For a band like Holy Fuck, whose very name hints at their limited level of appeal, a record like Congrats is pretty unexpected. To say the record marks a push toward a conventional sound is misleading, because very little about Congrats approaches convention. It is, in fact, an album of surprising flexibility and brave dynamic character, an album that finds the band releasing themselves, broadening their vision to encompass not just their established sound (namely, an oblique strand of experimental post-rock with an elaborate electronic undercurrent) but also, paradoxically, elements of buttoned-down pop architecture and the nebulous textures of noise rock. It’s an exercise in musical exploration from a band who for a long time seemed to exist in a deeply insular mindset — a sensibility that has, to this point, admittedly worked in their favor. Perhaps the best way to put it is that Congrats is not a predictable record, but that will mean different things to different people.
Let me explain. “Chimes Broken” opens the album with classic Holy Fuck vibes that find the band driving through a discordant, expertly balanced build-up not far removed from the noisy near-instrumental grooves of 2010’s excellent Latin, all with vocals, the new album’s most defining feature, pushed deep in the back of the mix. The tension ratchets up until the very last moment, after which we’re thrown into “Tom Tom”, Congrats’ lead single and quintessential track which finds raw post-punk vocals placed upfront and shaped into verses and refrains around the band’s volatile circuit. The same style returns just a few minutes later on “Xed Eyes”, one of the record’s rambunctious highlights that boasts a heady dance beat, a caustic vocal hook, and warped, industrial synthesizers. Even through all the clamor, Congrats proves that Holy Fuck can write a song that acts like a song, both in sound and structure, a fact that was, before now, undetermined.

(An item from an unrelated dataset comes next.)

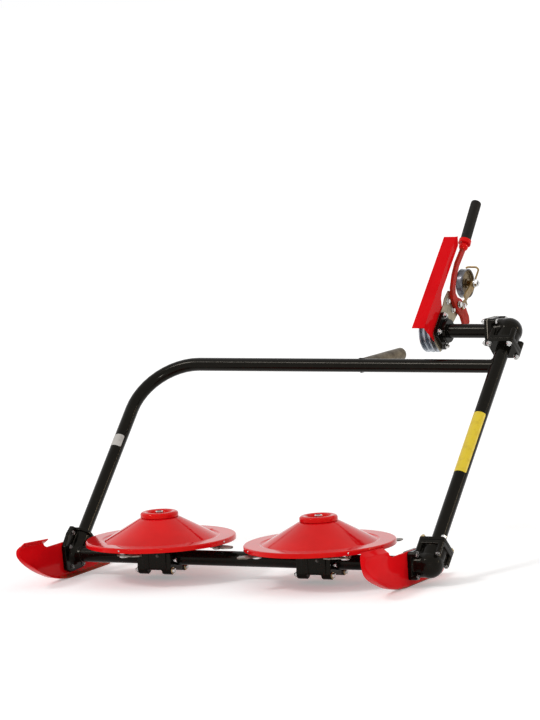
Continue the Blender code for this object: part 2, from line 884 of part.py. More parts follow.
def make_frame_tube(frame):
    """The bent tube that carries the bar from the drive tube."""
    foot = END_SOCKET_RISE + END_PAD_THICKNESS - OVERRUN + SEAT_GAP
    end_x = DRIVE_X
    tube = make_object(
        "frame_tube",
        tube_mesh("frame_tube", frame_path(foot, end_x), TUBE_RADIUS),
        frame,
        finish="black paint",
    )
    path = frame_path(foot - OVERRUN, end_x + OVERRUN)
    bore = tube_mesh("frame bore", path, TUBE_RADIUS - TUBE_WALL)
    saddle_ends = (
        (DRIVE_X, 0, RAIL_RISE - 2 * TUBE_RADIUS),
        (DRIVE_X, 0, RAIL_RISE + 2 * TUBE_RADIUS),
    )
    saddle = rod_mesh("frame saddle", saddle_ends, DRIVE_RADIUS + SEAT_GAP)
    cut(tube, make_object("frame bore", bore, frame), make_object("frame saddle", saddle, frame))


def make_stub_tube(drive):
    """The short tube that carries the input shaft, with a flange at each end."""
    stop = ELBOW_FACE_X - SEAT_GAP
    tube = make_object(
        "stub_tube",
        rod_mesh("stub_tube", ((FLANGE_X, 0, 0), (stop, 0, 0)), DRIVE_RADIUS),
        drive,
        finish="black paint",
    )
    middle = (FLANGE_X + FLANGE_THICKNESS / 2, 0, 0)
    flange = flange_mesh("input flange", FLANGE_SIDE, FLANGE_CORNER, FLANGE_THICKNESS, middle)
    boss_ends = ((FLANGE_X, 0, 0), (FLANGE_X + FLANGE_THICKNESS + FLANGE_BOSS_LENGTH, 0, 0))
    boss = rod_mesh("input boss", boss_ends, FLANGE_BOSS_RADIUS)
    end_middle = (stop - TUBE_FLANGE_THICKNESS / 2, 0, 0)
    end_shape = (ELBOW_FLANGE_SIDE, ELBOW_BOSS_RADIUS, TUBE_FLANGE_THICKNESS)
    end = flange_mesh("stub end flange", *end_shape, end_middle)
    join(
        tube,
        make_object("input flange", flange, drive),
        make_object("input boss", boss, drive),
        make_object("stub end flange", end, drive, rotation=(FRAME_LEAN, 0, 0)),
    )
    bore_ends = ((FLANGE_X - OVERRUN, 0, 0), (stop + OVERRUN, 0, 0))
    bore = rod_mesh("stub bore", bore_ends, SHAFT_RADIUS + PIN_GAP)
    cut(tube, make_object("stub bore", bore, drive))


def pulley_profile():
    """Outer profile of the two-groove pulley and its shaft, along the axis."""
    half = PULLEY_WIDTH / 2
    land = (PULLEY_WIDTH - PULLEY_GROOVES * PULLEY_GROOVE_WIDTH) / (PULLEY_GROOVES + 1)
    floor_inset = (PULLEY_GROOVE_WIDTH - PULLEY_GROOVE_FLOOR) / 2
    floor = PULLEY_RADIUS - PULLEY_GROOVE_DEPTH
    profile = [(0, half), (PULLEY_HUB_RADIUS, half), (PULLEY_HUB_RADIUS, PULLEY_WEB / 2)]
    profile += [(PULLEY_RIM_INNER, PULLEY_WEB / 2), (PULLEY_RIM_INNER, half)]
    height = half
    profile.append((PULLEY_RADIUS, height))
    for _ in range(PULLEY_GROOVES):
        height -= land
        profile.append((PULLEY_RADIUS, height))
        profile.append((floor, height - floor_inset))
        profile.append((floor, height - PULLEY_GROOVE_WIDTH + floor_inset))
        height -= PULLEY_GROOVE_WIDTH
        profile.append((PULLEY_RADIUS, height))
    profile += [(PULLEY_RADIUS, -half), (PULLEY_RIM_INNER, -half)]
    profile += [(PULLEY_RIM_INNER, -PULLEY_WEB / 2), (PULLEY_HUB_RADIUS, -PULLEY_WEB / 2)]
    profile += [(PULLEY_HUB_RADIUS, -half), (SHAFT_RADIUS, -half)]
    profile += [(SHAFT_RADIUS, -half - SHAFT_DEPTH), (0, -half - SHAFT_DEPTH)]
    return profile


def make_input_pulley(drive):
    """The pulley that the tractor's belts turn."""
    axis = make_empty("input_axis", drive, (PULLEY_X, 0, 0))
    pulley = make_object(
        "input_pulley",
        profile_mesh("input_pulley", pulley_profile()),
        axis,
        rotation=(0, -pi / 2, 0),
        finish="bare aluminium",
    )
    turn(pulley, PULLEY_STEPS)


def make_belt_guard(drive):
    """The folded sheet in front of the belts."""
    outline = [lean(front, rise) for front, rise in GUARD_SIDE_POINTS]
    side_x = GUARD_INNER_X + GUARD_SHEET / 2
    guard = make_object(
        "belt_guard",
        side_plate_mesh("belt_guard", [outline], GUARD_SHEET, side_x),
        drive,
        finish="red paint",
    )
    height = GUARD_TOP + GUARD_BOTTOM
    centre = (
        GUARD_OUTER_X - GUARD_WIDTH / 2,
        -GUARD_FRONT + GUARD_SHEET / 2,
        GUARD_TOP - height / 2,
    )
    cover = box_mesh("guard cover", (GUARD_WIDTH, GUARD_SHEET, height), centre)
    join(guard, make_object("guard cover", cover, drive))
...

“Neon Dad” may in fact be the album’s biggest revelation and its most conventional moment, drawing substantially more from the ethereal spaces of chillwave crooners and indie psych-heads than the fragmented fringes of math rock and ambient electronic that we expect. The song could easily be a evolution of the flowery post-rock of Latin cut “Stay Lit”, but its sultry, soft singing, glimmering guitar reverb, and melodic overtones land it closer to the spectral sentiment of hipster favorites Youth Lagoon and Washed Out. For those who expect more from the band than maudlin indie pop praxis, this may come as a disappointment; for the rest, it’s a shocking metamorphosis that serves to decimate the band’s previously narrow self-imposed creative territory.
It’s not as if Congrats suffers from a shortage of that classic Holy Fuck sound, either. “Shivering”, though it introduces dreamy melodic singing to the album, also features a chattering, highly-modulated vocal that will feel awfully familiar to fans of Latin. After an ear-splitting five-second intro, “House of Glass” swims into the kind of elegant funk groove the band has always excelled at but never explored as much as they should. “Caught Up” is the album’s climax and closer, a full-throttle crescendo into the tempest of melodic noise that only Holy Fuck faithful can fully appreciate. The album shows the band expanding, not utterly transforming.
Overall, Congrats acts more as a proof-of-concept than as a proper successor to Latin. It’s a statement of versatility from a band whose limited success previously came from forerunning a very narrow, specialized sound. It’s a testament to the unsung facets of Holy Fuck’s artistry, a display of their immense capabilities as not just the visceral sonic craftsmen they’re already recognized as but also as songwriters, a far more conventional but equally valuable space for the band to occupy. If the album doesn’t cohere quite as masterfully as the meticulously calibrated pieces of Latin, it only adds to the urgency and raw confidence of the moves made on Congrats. It may very well be the first step in Holy Fuck’s new evolution, but it’s a step well worth taking.